Everything that is *you* has to be pushed away, because you can’t stand the pain—which is actually joy—that comes about when you experience what you are fully; and perhaps you want to get near the apes who have all the bananas too—and they’re “normal”. So, instead, it’s all pushed away “he was going through a rough patch”, “he has autism”, “he has ADHD”, “I wasn’t my normal self”, “I wasn’t thinking straight”, “It wasn’t me”, “I do not recall having met Ms. Lewinsky previous to today’s court appearance”—and so on.
All ways to avoid experience—and there are hundreds of these techniques, many tied to old religions or parodies of religions and many tied to politics and some to how your fucked-up family works (all families are fucked-up—you can interpret that how you like, it’s a free-style word); and it’s all based on the Clintonian idea that you can walk into the living room with your dick swinging out and then argue and cajole everyone into saying, “Oh no, Bill—I see your trousers perfectly. In fact, you’re better dressed than me!”
In effect, everyone is schizo—everyone is talking in code. Ideas like “the dog-whistle”, strenuously denied by conservatives, are absolutely true. It’s straightforward polysemy to communicate what are obvious facts of existence that are denied due to repression, introjection, splitting, and so on—“good people don’t say that”, “nice boys don’t do that—you’re a nice boy, aren’t you?”. The conditioning starts very young, so that “nice boys” are not good at being nice really but are very good at saying, when they come across a crucified cat filled with arrows, “Well, boys will be boys”—or, even worse, “Cat? I don’t know about a cat? [Silence—a silence that will become indefinite if you ask the question again].”
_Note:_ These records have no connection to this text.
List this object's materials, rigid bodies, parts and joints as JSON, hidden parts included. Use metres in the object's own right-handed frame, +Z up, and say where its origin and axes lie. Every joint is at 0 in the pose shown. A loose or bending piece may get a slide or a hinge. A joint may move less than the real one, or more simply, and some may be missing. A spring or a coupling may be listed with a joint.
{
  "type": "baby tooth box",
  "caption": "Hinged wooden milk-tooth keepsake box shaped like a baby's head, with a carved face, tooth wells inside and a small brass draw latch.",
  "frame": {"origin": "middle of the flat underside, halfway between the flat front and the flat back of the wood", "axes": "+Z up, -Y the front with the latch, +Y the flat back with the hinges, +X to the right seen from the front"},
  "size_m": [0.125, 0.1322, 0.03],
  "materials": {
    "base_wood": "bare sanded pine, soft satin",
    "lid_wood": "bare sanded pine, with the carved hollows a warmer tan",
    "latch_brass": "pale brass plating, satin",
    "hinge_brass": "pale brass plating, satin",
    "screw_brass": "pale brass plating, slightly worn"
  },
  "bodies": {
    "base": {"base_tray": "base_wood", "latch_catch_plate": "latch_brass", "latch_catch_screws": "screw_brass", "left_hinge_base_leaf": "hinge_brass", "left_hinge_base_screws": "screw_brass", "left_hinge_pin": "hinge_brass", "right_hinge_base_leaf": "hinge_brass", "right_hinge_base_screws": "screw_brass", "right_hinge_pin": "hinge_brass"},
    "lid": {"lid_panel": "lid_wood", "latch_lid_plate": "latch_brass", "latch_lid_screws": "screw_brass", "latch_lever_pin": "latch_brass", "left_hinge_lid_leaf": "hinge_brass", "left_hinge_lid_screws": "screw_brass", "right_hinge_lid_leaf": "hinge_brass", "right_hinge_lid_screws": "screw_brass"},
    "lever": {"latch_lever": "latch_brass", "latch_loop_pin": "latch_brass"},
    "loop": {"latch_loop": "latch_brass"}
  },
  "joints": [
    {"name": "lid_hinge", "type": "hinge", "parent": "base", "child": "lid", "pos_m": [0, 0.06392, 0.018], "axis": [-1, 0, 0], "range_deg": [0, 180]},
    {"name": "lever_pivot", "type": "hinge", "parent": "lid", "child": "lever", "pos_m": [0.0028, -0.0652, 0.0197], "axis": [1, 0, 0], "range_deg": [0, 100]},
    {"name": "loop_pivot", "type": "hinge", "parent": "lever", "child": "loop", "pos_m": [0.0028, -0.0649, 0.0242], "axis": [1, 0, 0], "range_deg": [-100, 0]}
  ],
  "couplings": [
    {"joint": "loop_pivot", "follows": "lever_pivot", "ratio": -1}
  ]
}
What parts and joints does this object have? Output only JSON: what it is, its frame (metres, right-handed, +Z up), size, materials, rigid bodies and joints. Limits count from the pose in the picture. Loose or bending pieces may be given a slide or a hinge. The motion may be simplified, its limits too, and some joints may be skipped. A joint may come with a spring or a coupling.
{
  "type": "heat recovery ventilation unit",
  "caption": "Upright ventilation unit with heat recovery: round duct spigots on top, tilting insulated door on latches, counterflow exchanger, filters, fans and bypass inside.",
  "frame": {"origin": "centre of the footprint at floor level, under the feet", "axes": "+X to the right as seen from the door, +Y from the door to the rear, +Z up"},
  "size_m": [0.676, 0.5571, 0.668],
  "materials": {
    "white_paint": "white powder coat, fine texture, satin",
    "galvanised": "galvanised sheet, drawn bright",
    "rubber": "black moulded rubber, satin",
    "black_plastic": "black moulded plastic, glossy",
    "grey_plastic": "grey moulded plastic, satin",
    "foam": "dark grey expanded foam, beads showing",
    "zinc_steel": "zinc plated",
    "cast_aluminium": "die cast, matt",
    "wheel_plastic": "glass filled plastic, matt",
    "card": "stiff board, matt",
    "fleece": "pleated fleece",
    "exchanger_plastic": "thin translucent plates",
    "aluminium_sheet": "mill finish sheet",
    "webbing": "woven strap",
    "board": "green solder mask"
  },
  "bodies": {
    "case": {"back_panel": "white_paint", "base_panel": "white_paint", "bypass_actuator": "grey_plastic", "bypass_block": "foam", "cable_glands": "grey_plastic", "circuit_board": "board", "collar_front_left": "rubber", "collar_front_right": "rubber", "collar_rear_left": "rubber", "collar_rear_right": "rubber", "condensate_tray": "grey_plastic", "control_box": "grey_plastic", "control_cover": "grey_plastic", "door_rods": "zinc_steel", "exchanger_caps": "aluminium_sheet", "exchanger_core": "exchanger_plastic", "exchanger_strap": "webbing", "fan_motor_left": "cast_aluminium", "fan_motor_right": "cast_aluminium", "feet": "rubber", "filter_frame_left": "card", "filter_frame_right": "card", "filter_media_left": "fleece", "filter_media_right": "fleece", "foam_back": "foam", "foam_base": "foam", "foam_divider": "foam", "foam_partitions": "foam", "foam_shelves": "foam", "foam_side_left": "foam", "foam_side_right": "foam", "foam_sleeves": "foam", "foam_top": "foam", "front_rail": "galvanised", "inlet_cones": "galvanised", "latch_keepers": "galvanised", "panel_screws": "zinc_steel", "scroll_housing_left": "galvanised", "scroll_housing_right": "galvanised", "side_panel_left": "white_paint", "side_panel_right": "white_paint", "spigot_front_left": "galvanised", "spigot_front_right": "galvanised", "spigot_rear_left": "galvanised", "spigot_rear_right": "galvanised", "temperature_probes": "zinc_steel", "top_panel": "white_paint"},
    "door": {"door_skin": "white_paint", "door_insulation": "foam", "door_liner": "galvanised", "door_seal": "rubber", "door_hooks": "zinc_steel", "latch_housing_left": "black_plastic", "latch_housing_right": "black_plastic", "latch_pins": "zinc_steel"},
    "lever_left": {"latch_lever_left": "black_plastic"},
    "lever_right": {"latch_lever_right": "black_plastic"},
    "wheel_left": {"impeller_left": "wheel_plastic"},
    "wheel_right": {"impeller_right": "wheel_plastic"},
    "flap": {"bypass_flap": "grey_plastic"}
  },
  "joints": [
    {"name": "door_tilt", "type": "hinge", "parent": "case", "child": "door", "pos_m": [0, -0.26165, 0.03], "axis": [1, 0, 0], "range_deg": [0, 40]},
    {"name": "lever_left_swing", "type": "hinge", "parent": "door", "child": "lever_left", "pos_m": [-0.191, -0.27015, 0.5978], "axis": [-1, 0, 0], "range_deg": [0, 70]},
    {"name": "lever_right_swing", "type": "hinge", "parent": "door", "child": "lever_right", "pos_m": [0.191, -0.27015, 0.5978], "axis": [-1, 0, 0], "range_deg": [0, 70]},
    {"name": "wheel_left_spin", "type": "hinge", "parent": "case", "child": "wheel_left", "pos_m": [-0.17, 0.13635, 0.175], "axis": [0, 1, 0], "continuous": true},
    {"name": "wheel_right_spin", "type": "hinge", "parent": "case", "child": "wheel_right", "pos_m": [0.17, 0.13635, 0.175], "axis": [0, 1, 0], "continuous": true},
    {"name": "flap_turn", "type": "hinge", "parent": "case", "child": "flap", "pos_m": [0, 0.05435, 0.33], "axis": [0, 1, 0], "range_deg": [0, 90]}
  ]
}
Conservatives are quite keen on the above game—it’s why the British Conservatives once had an electoral campaign that ran, “Are you thinking what we’re thinking?”. If you think about it, the whole campaign was totally schizo. “No, gas them all? Is that it?” “Why, my dear fellow, what ever would give you that impression? We’re a moderate centrist party, not extremists. You’re one of those beastly Hitler johnnies, I think.” We’re so respectable—so conservative, we don’t fuck our secretaries while we lambast single mothers or get whipped in S&M dungeons by nanny-mother substitutes (“We’re normal people, not like those degenerate freaks.”).
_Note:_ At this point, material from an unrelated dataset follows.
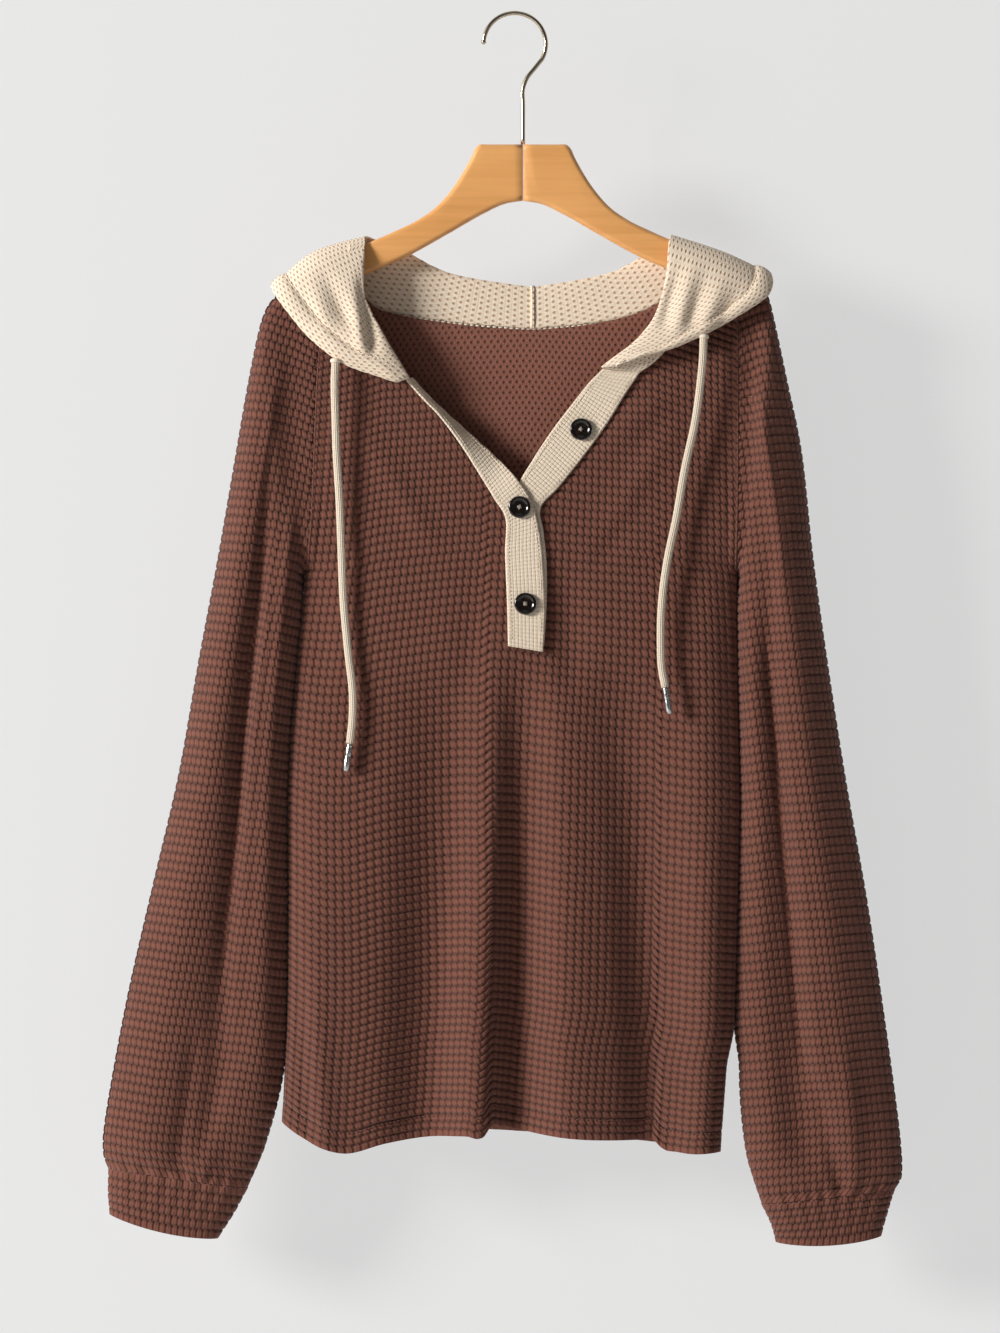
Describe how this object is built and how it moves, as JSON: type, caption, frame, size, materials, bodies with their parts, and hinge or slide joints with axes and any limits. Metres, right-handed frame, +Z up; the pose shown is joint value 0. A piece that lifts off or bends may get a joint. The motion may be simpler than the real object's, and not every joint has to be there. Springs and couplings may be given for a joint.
{
  "type": "hoodie on a clothes hanger",
  "caption": "Reddish brown waffle-knit hoodie with a buttoned placket, cream hood and drawstrings, hanging on a wooden clothes hanger with a metal hook.",
  "frame": {"origin": "inside top of the hanger's hook, where a rail carries it", "axes": "+X to the right as seen from the front, +Y from the garment's front to its back, +Z up"},
  "size_m": [0.6412, 0.0898, 0.994],
  "materials": {
    "brown_knit": "matte",
    "cream_knit": "matte",
    "cream_cord": "matte",
    "dark_button": "gloss",
    "honey_wood": "satin",
    "hook_metal": "polished",
    "string_metal": "polished"
  },
  "bodies": {
    "root": {"front": "brown_knit", "back": "brown_knit", "sleeve_left": "brown_knit", "sleeve_right": "brown_knit", "cuff_left": "brown_knit", "cuff_right": "brown_knit", "hood_left": "cream_knit", "hood_right": "cream_knit", "placket_buttonhole_band": "cream_knit", "placket_button_band": "cream_knit", "button_1": "dark_button", "button_2": "dark_button", "button_3": "dark_button", "drawstring_left": "cream_cord", "drawstring_right": "cream_cord", "aglet_left": "string_metal", "aglet_right": "string_metal", "hanger_left": "honey_wood", "hanger_right": "honey_wood", "hook": "hook_metal"}
  },
  "joints": []
}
Well, the left have their own iterations—less based on repression and just as insane. Indeed, insanity is normality in the human zoo. If you actually, as some of us apes like to say, “own your shit” people get disturbed—because you’re meant to pretend it’s not your shit, or put over a plausible story about how it’s someone else’s shit that happens to have been deposited there (and then, even if it’s just a transparent lie, like Clinton, we’re meant to pretend we buy it to keep the show on the road—as we become ever-more hysterical, though always “nice” and “frenly”).
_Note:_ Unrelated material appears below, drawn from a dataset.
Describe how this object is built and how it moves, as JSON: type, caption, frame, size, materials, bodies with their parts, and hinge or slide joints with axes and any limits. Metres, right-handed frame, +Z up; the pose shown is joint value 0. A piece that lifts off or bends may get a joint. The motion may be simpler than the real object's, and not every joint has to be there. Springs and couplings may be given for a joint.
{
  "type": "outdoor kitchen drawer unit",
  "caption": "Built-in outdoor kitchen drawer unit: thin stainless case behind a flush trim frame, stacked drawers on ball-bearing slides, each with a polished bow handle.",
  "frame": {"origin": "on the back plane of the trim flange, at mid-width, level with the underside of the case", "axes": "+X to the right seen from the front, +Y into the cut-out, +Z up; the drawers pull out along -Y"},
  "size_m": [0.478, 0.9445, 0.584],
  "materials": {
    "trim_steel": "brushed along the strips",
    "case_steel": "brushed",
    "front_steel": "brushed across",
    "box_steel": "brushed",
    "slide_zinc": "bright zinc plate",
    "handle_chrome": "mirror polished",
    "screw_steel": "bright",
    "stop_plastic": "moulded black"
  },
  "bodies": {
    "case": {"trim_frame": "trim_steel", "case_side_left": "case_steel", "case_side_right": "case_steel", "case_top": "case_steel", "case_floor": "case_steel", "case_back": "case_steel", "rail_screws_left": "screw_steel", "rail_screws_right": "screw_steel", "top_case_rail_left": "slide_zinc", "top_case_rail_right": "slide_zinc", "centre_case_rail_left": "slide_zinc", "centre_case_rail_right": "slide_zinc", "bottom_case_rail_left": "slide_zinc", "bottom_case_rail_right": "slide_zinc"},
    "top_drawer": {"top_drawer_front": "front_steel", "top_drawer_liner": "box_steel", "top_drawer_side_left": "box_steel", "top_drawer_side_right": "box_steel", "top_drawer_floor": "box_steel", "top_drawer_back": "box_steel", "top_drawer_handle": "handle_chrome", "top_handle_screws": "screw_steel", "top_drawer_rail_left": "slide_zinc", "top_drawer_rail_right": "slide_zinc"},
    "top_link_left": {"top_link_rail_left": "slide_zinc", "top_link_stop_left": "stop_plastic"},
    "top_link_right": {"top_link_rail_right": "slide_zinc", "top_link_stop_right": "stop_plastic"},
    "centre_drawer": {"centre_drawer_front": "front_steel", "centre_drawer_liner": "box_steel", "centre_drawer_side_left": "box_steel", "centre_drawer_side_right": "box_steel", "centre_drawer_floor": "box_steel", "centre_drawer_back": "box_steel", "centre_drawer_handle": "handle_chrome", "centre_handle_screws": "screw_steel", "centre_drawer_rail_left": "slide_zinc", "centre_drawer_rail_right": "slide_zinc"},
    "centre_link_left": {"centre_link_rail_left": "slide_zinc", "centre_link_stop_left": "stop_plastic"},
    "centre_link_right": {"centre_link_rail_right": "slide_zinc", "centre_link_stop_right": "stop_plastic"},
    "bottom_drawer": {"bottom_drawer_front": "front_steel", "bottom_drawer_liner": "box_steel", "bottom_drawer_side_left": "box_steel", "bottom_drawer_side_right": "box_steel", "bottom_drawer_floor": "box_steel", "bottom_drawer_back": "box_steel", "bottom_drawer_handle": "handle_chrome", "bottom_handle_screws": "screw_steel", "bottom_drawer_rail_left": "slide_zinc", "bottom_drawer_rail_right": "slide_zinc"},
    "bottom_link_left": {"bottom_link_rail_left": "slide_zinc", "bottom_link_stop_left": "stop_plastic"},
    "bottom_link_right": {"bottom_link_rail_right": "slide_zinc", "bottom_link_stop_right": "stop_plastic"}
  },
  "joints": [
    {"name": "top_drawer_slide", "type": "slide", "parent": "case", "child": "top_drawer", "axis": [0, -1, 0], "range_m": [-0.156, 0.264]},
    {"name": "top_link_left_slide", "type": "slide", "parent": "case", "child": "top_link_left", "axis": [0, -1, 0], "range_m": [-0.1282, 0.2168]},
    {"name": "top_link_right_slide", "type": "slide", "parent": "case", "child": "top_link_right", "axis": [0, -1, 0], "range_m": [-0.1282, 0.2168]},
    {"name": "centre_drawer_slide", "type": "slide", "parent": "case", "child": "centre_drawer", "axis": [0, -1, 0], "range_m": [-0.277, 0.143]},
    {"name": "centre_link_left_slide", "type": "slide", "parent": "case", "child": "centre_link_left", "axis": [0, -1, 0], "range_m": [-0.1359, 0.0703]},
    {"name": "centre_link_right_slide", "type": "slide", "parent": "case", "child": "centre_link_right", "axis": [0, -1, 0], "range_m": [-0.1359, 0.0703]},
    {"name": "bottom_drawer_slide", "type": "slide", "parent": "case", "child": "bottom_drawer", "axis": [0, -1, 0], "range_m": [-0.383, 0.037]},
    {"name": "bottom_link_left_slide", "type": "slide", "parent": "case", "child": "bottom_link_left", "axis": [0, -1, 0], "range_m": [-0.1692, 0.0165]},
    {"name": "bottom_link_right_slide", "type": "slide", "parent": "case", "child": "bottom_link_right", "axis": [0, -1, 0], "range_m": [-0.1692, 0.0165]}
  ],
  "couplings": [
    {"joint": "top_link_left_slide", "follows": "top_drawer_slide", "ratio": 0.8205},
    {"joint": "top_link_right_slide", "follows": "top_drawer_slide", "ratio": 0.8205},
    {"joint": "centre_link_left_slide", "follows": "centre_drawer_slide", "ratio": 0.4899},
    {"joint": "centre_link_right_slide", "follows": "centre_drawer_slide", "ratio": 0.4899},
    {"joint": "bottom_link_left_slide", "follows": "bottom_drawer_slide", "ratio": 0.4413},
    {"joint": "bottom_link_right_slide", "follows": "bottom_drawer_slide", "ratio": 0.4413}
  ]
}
If you move beyond “owning your shit” to making generalised observations about reality then you run the crucifixion risk—because you are not allowed to become sane, “sanity” is when you’re lost in stratospheric interpretations made up by the mind to cover up reality (it’s when you stop the cover-up, stop the insanity, that they call you “insane”—“For the love of God, go back to lying! Say you were on anti-depressants and they impaired your judgement! Get a note from the doctor! Don’t take responsibility—don’t tell the truth, are you mad??!!!”).
Yet reality is reality—and I am the type of person who will write to a random girl on the Internet “I’d like to whip you like a nigger” and “I’d like to bend you over, pull down your panties, and hold a knife against your throat.” That’s just a fact—because the cup of tea is on the table.